**Objective:**
Give back exactly the lines from the start of the listing to the line containing "[1, 1, 0, 0, 1]];", inclusive, and nothing beyond them.
┄┄┄┄┄┄
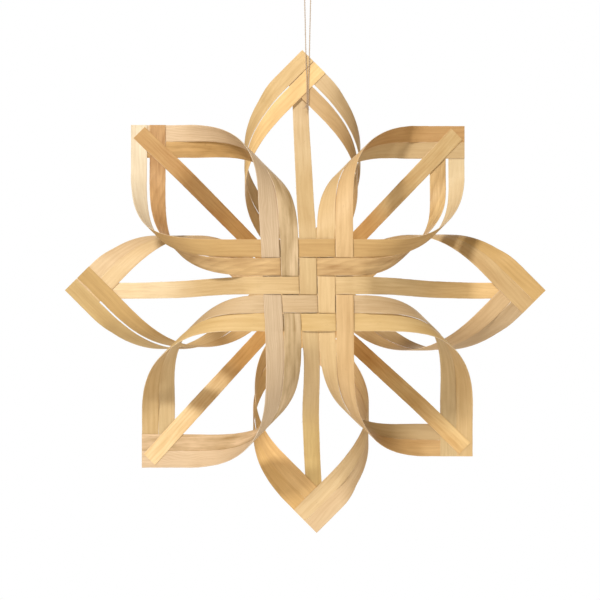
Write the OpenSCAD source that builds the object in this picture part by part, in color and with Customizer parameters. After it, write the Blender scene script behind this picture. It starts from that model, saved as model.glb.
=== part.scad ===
// Hanging star plaited from flat wood strips, millimetres.
// X runs to the right, Z runs up and the front of the star faces -Y.
// The origin is the point inside the top of the twine loop, where a hook bears.
// The star is two woven squares of five by five strips, one in front and one behind, turned 45 degrees to
// each other. Eight strips of each square curl over at both ends, and meet as petals half way between the
// squares. The middle strips of each square run straight on and end at the petals of the other square.

/* [Strips] */
// Width of a strip
strip_w = 14.8; // [12:0.1:14.8]
// Thickness of a strip
strip_t = 0.7; // [0.4:0.05:0.7]
// Distance between the centre lines of neighbouring strips in a woven square
pitch = 15.6; // [15.6:0.1:16.4]
// How far a strip rises above or dips below the middle plane of its woven square
weave_lift = 0.5; // [0.5:0.05:0.7]

/* [Star] */
// Distance between the middle planes of the front and the back woven square
depth = 192; // [180:1:200]
// Distance from the centre of the square at which its outermost strips begin to curl
curl_start_outer = 48; // [44:0.5:50]
// Distance from the centre of the square at which the strips next to them begin to curl
curl_start_inner = 36; // [36:0.5:42]
// Inside radius of the two bends of a middle strip
middle_bend = 25; // [15:1:35]

/* [Hanging twine] */
// Diameter of the twine
twine_d = 1.0; // [0.8:0.05:1.1]
// Height of the loop's top above the centre of the star
drop = 300; // [295:1:305]
// Sideways distance from the twine to the centre of the star
star_side = 2.9; // [2:0.1:4]

/* [Hidden] */

// The weave, row by row from the top: 1 where the upright strip lies over the level one
OVER = [[1, 1, 0, 0, 1],
        [0, 1, 1, 0, 0],
        [0, 0, 1, 1, 0],
        [1, 0, 0, 1, 1],
        [1, 1, 0, 0, 1]];

// The petals of a square, in its own directions: upper left, upper right, lower left, lower right.
// Each row: how far the ends of the upright strips reach upwards, how far the ends of the level strips
// reach sideways, and the slit between the two upright ends and between the two level ends.
FRONT_PETALS = [[154, 160.5, 0.6, 2.4],
                [153, 148, 0.6, 2.4],
                [163, 150.5, 1.2, 0.8],
                [152.5, 155.5, 0.4, 0.4]];
BACK_PETALS = [[166, 150, 0.6, 0.8],
               [157, 158.5, 0.6, 0.6],
               [157.5, 156, 0.6, 1.6],
               [159.5, 156.5, 0.8, 2.4]];

middle = 2;                          // index of the middle strip, counted from 0
last_index = 2 * middle;
root_two = sqrt(2);
half_depth = depth / 2;
square_edge = middle * pitch + strip_w / 2;
layer_gap = 0.06;                    // film of glue between two strips at a petal's tip
layer = strip_t + layer_gap;
middle_gap = 1.5 * layer;            // from a petal's middle plane to the middle strip that ends at it
cross_half = 0.56;                   // half the length over which a strip goes from over to under
settle = 15;                         // length over which a strip's twist sets in outside the weave
curl_rings = 38;                     // rings along each curl
curl_steps = 120;                    // steps of the sum that gives the curl's curve
bend_steps = 6;                      // rings in each bend of a middle strip
behind_tip = 20;                     // how far short of the tip a middle strip ends behind a back petal
before_tip = 10.5;                   // the same in front of a front petal
bend_clear = 14;                     // flat length of a middle strip inside the petal's inner corner
crossing_clear = 1;                  // flat length of a band before the crossing at a petal's tip
hung_lean = -2.8;                    // how far the strip end that the twine holds leans aside
hung_back = 1.35;                    // how far it stands off the petal, with the twine between
half_right = 45;
turned_over = half_right / 2;        // angle above level of the axis the back square is turned over about
twine_sides = 8;
steep = 0.9;                         // share of Y in a direction above which a twine's rings start from X

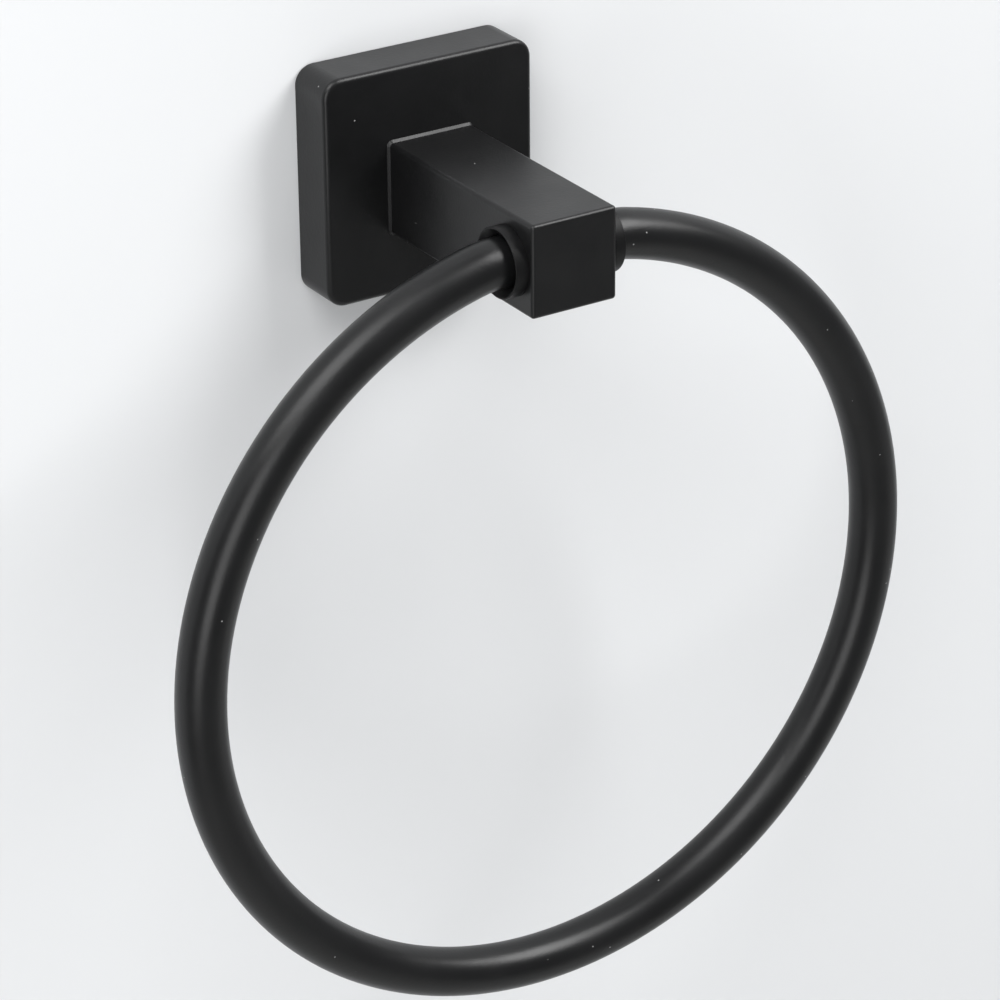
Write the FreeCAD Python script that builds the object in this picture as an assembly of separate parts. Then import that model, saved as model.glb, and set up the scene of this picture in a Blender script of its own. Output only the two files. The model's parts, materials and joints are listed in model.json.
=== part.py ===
import FreeCAD, Part
import math
import os

# Wall-mounted towel ring, millimetres.
# The wall is the plane y = 0 and the ring stands out towards -Y. +Z is up, +X is to the right.
# The origin is the centre of the cover's back edge, on the wall.

# Cover: a square, hollow shell that hides the wall fixing
cover_side = 50.0
cover_depth = 12.0
cover_corner_r = 4.2
cover_wall = 2.0
cover_face_t = 2.4
cover_front_round = 1.1
cover_back_round = 0.4
cover_inner_round = 0.5

# Post: a square bar that stands on the cover's face
post_side = 20.0
post_reach = 66.5
post_drop = 1.0
post_edge_round = 0.8
post_foot_flare = 0.5
post_foot_t = 0.65
spigot_side = 9.0
spigot_clearance = 0.15
spigot_short = 0.4

# Screw that holds the post on the cover, with its two washers
screw_d = 5.0
screw_length = 16.0
screw_head_d = 9.5
screw_head_h = 2.75
screw_head_round = 1.2
screw_socket_across = 3.0
screw_socket_depth = 1.6
screw_tip_bevel = 0.6
thread_clearance = 0.02
tapped_extra = 3.0
tapped_mouth = 0.5
flat_washer_d = 15.0
flat_washer_t = 1.2
washer_clearance = 0.2
spring_washer_d = 9.2
spring_washer_t = 1.2
spring_washer_gap = 0.9
spring_washer_lean = 25.0

# Ring: a round tube bent to a hoop, with straight ends on the pivot line
tube_d = 10.5
tube_wall = 1.0
hoop_r = 83.0
end_bend_r = 20.0

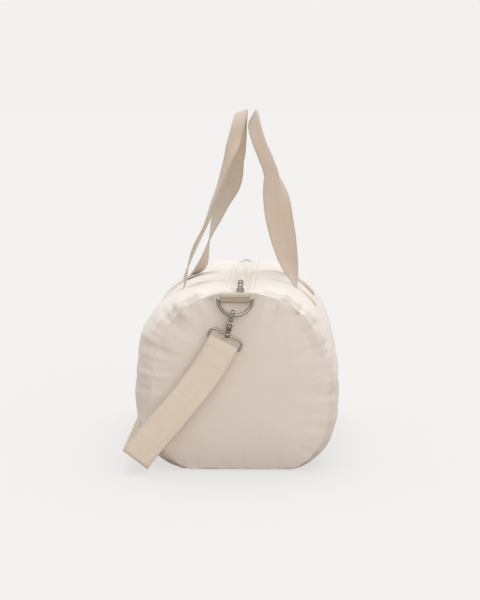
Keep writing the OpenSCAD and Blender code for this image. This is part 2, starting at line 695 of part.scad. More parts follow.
┄┄┄┄┄┄
**Result for this exercise:**
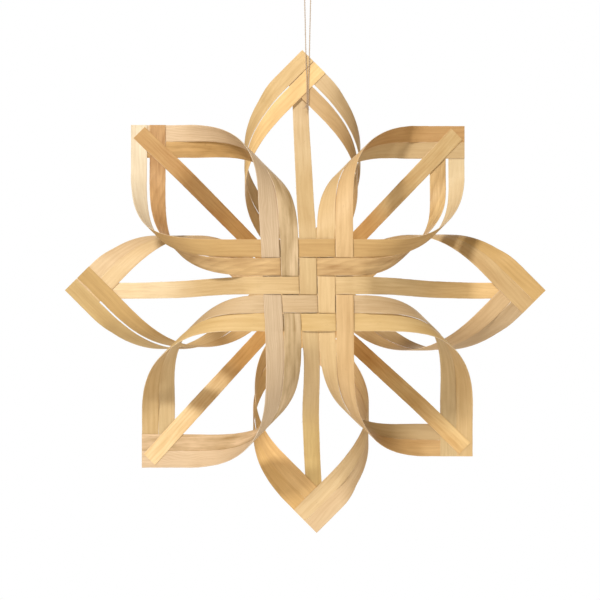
Write the OpenSCAD source that builds the object in this picture part by part, in color and with Customizer parameters. After it, write the Blender scene script behind this picture. It starts from that model, saved as model.glb.
=== part.scad ===
// Hanging star plaited from flat wood strips, millimetres.
// X runs to the right, Z runs up and the front of the star faces -Y.
// The origin is the point inside the top of the twine loop, where a hook bears.
// The star is two woven squares of five by five strips, one in front and one behind, turned 45 degrees to
// each other. Eight strips of each square curl over at both ends, and meet as petals half way between the
// squares. The middle strips of each square run straight on and end at the petals of the other square.

/* [Strips] */
// Width of a strip
strip_w = 14.8; // [12:0.1:14.8]
// Thickness of a strip
strip_t = 0.7; // [0.4:0.05:0.7]
// Distance between the centre lines of neighbouring strips in a woven square
pitch = 15.6; // [15.6:0.1:16.4]
// How far a strip rises above or dips below the middle plane of its woven square
weave_lift = 0.5; // [0.5:0.05:0.7]

/* [Star] */
// Distance between the middle planes of the front and the back woven square
depth = 192; // [180:1:200]
// Distance from the centre of the square at which its outermost strips begin to curl
curl_start_outer = 48; // [44:0.5:50]
// Distance from the centre of the square at which the strips next to them begin to curl
curl_start_inner = 36; // [36:0.5:42]
// Inside radius of the two bends of a middle strip
middle_bend = 25; // [15:1:35]

/* [Hanging twine] */
// Diameter of the twine
twine_d = 1.0; // [0.8:0.05:1.1]
// Height of the loop's top above the centre of the star
drop = 300; // [295:1:305]
// Sideways distance from the twine to the centre of the star
star_side = 2.9; // [2:0.1:4]

/* [Hidden] */

// The weave, row by row from the top: 1 where the upright strip lies over the level one
OVER = [[1, 1, 0, 0, 1],
        [0, 1, 1, 0, 0],
        [0, 0, 1, 1, 0],
        [1, 0, 0, 1, 1],
        [1, 1, 0, 0, 1]];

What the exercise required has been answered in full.